::: EXTRACTED INFORMATION :::
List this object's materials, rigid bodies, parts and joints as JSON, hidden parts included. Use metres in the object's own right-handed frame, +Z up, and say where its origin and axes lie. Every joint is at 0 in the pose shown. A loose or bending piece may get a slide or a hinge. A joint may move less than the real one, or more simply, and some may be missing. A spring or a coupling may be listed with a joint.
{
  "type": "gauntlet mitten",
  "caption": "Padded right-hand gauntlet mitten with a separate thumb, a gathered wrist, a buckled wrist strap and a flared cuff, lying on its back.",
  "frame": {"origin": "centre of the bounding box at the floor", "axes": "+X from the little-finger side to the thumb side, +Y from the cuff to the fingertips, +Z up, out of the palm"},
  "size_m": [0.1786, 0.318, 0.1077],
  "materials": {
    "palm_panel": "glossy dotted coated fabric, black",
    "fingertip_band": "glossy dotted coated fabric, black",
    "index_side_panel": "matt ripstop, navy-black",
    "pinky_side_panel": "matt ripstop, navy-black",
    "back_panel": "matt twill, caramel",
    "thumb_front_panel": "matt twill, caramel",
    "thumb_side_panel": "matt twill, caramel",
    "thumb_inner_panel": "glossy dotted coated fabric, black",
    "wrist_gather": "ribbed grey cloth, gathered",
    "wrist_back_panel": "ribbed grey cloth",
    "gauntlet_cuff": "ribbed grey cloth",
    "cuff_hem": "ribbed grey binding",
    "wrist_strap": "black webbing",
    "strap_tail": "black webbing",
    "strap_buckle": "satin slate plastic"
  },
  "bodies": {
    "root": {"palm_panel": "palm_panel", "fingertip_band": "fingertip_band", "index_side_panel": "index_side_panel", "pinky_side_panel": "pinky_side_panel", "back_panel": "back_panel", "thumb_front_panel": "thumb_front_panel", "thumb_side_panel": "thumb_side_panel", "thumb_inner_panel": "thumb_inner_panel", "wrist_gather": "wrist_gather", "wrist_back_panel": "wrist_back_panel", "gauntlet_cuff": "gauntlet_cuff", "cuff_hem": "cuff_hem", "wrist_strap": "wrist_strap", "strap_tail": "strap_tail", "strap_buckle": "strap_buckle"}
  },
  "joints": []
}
:::
::: EXTRACTED INFORMATION :::
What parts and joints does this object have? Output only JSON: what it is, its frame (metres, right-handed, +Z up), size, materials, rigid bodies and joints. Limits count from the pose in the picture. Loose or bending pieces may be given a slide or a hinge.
:::
::: EXTRACTED INFORMATION :::
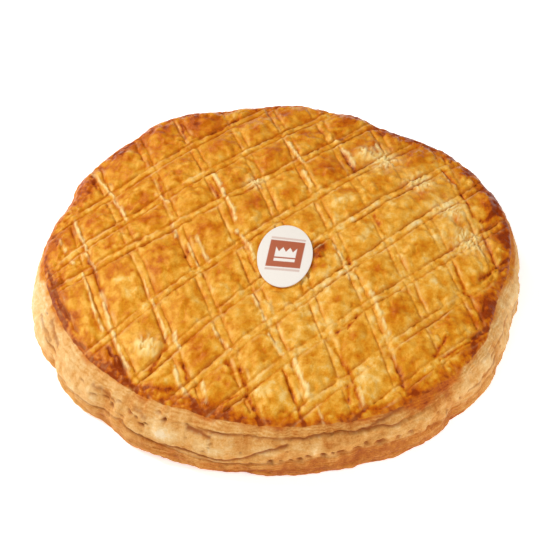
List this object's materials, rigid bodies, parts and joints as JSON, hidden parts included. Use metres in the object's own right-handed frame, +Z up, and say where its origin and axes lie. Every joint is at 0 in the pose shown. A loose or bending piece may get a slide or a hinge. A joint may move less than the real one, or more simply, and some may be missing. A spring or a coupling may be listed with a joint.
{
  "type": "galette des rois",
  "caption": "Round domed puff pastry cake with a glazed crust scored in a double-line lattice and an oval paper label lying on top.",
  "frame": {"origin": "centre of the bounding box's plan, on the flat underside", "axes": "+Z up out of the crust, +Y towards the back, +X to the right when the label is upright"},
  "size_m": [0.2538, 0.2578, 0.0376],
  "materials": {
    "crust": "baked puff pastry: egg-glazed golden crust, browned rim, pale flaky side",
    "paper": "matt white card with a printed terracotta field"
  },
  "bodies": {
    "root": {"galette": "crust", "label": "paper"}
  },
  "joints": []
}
:::
GOAL: Show the lines of the material that contain the word "frame".

FULL OUTPUT:
List this object's materials, rigid bodies, parts and joints as JSON, hidden parts included. Use metres in the object's own right-handed frame, +Z up, and say where its origin and axes lie. Every joint is at 0 in the pose shown. A loose or bending piece may get a slide or a hinge. A joint may move less than the real one, or more simply, and some may be missing. A spring or a coupling may be listed with a joint.
  "frame": {"origin": "centre of the bounding box at the floor", "axes": "+X from the little-finger side to the thumb side, +Y from the cuff to the fingertips, +Z up, out of the palm"},
What parts and joints does this object have? Output only JSON: what it is, its frame (metres, right-handed, +Z up), size, materials, rigid bodies and joints. Limits count from the pose in the picture. Loose or bending pieces may be given a slide or a hinge.
List this object's materials, rigid bodies, parts and joints as JSON, hidden parts included. Use metres in the object's own right-handed frame, +Z up, and say where its origin and axes lie. Every joint is at 0 in the pose shown. A loose or bending piece may get a slide or a hinge. A joint may move less than the real one, or more simply, and some may be missing. A spring or a coupling may be listed with a joint.
  "frame": {"origin": "centre of the bounding box's plan, on the flat underside", "axes": "+Z up out of the crust, +Y towards the back, +X to the right when the label is upright"},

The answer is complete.